Start Task data

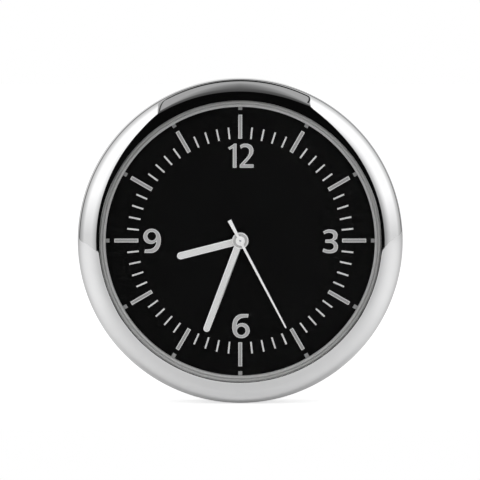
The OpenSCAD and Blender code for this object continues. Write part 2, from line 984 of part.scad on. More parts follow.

End Task data
Start Task data

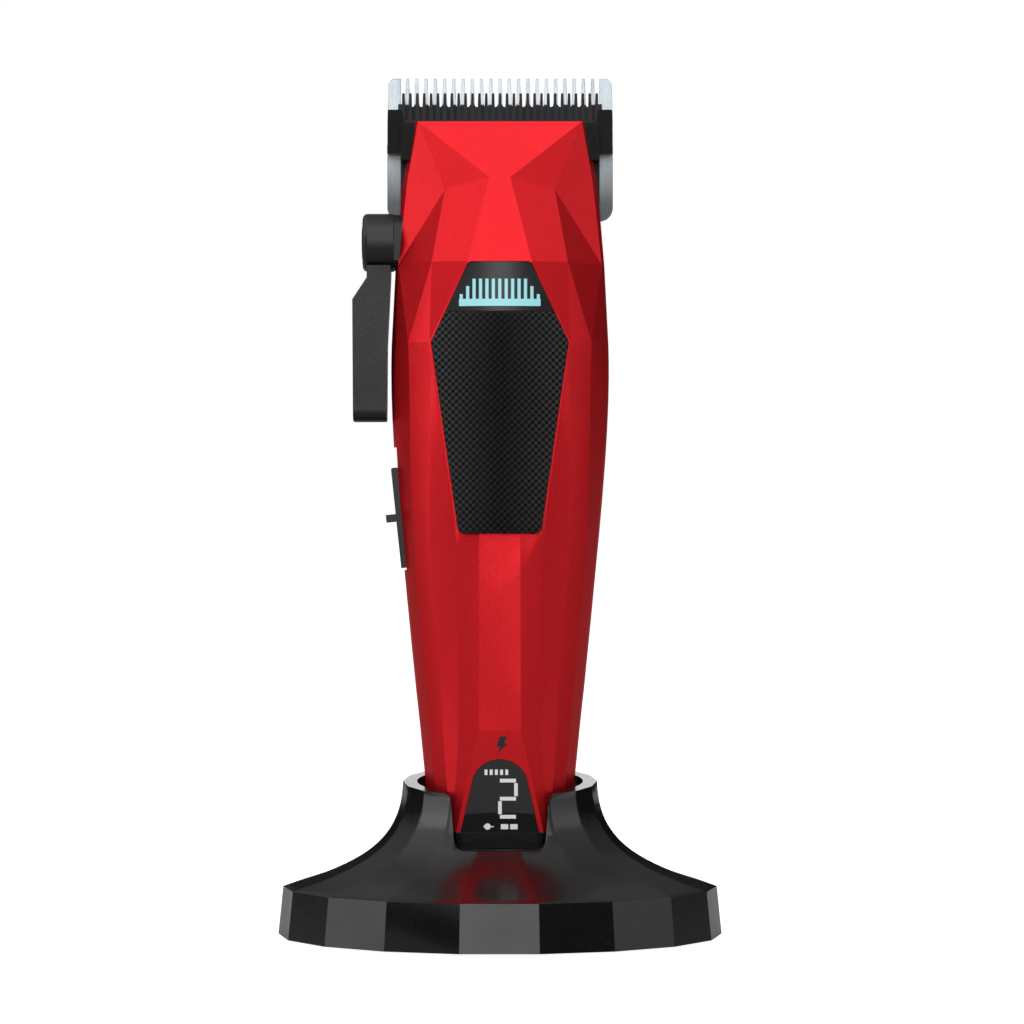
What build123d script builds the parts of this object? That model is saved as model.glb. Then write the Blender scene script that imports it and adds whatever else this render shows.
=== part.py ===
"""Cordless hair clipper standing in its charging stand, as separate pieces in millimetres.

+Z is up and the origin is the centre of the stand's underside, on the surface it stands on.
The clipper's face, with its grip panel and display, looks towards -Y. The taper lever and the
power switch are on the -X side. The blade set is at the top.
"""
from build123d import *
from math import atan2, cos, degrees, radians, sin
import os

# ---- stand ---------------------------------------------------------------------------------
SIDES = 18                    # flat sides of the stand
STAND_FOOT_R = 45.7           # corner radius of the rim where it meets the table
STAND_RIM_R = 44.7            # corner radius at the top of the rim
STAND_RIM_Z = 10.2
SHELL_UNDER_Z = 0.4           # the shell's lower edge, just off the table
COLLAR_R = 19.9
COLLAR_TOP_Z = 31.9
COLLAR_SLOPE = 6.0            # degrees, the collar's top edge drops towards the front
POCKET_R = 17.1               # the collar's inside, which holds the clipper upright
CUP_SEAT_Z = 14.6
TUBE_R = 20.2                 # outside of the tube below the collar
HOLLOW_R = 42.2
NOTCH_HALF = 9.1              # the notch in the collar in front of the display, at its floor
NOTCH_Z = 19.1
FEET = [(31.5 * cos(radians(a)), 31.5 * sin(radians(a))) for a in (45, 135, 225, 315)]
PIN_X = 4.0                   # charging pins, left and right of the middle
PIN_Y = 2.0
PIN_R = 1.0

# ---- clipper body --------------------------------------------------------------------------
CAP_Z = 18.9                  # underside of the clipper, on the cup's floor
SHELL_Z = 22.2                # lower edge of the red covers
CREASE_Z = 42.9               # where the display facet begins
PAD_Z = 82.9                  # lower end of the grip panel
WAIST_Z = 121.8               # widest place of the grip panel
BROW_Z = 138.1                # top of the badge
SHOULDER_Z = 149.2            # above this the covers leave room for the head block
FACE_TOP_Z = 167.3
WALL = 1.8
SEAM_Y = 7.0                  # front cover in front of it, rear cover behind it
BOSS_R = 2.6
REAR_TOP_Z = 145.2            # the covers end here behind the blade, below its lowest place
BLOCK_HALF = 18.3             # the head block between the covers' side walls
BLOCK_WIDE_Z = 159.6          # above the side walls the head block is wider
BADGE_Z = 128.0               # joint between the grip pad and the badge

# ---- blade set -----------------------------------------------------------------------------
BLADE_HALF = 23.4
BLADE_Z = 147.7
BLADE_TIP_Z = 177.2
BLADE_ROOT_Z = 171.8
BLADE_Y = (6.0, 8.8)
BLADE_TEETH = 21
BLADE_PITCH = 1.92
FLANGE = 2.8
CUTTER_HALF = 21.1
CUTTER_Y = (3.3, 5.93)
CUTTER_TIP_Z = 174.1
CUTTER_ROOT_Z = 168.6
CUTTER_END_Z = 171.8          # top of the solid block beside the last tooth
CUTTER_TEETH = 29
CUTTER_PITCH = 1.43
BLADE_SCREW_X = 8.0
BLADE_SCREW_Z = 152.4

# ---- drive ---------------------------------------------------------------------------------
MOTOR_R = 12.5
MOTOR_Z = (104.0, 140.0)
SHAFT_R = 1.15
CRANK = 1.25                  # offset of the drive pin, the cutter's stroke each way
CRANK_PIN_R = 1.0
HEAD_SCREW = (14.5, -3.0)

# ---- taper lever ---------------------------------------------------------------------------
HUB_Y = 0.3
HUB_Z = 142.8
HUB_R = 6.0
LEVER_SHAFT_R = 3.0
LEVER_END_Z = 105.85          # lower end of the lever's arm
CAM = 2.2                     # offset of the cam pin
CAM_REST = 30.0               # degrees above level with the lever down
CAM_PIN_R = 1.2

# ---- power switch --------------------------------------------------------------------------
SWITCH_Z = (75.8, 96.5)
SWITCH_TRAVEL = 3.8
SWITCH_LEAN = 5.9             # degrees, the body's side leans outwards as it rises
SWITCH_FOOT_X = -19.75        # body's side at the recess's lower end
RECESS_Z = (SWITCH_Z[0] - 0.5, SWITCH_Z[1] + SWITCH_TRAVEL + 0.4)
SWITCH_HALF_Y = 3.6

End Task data

→ Directive
From the records above, quote only the lines running from the line with "What build123d script" to the line with "pieces in millimetres.", both lines included.

→ Correct output
What build123d script builds the parts of this object? That model is saved as model.glb. Then write the Blender scene script that imports it and adds whatever else this render shows.
=== part.py ===
"""Cordless hair clipper standing in its charging stand, as separate pieces in millimetres.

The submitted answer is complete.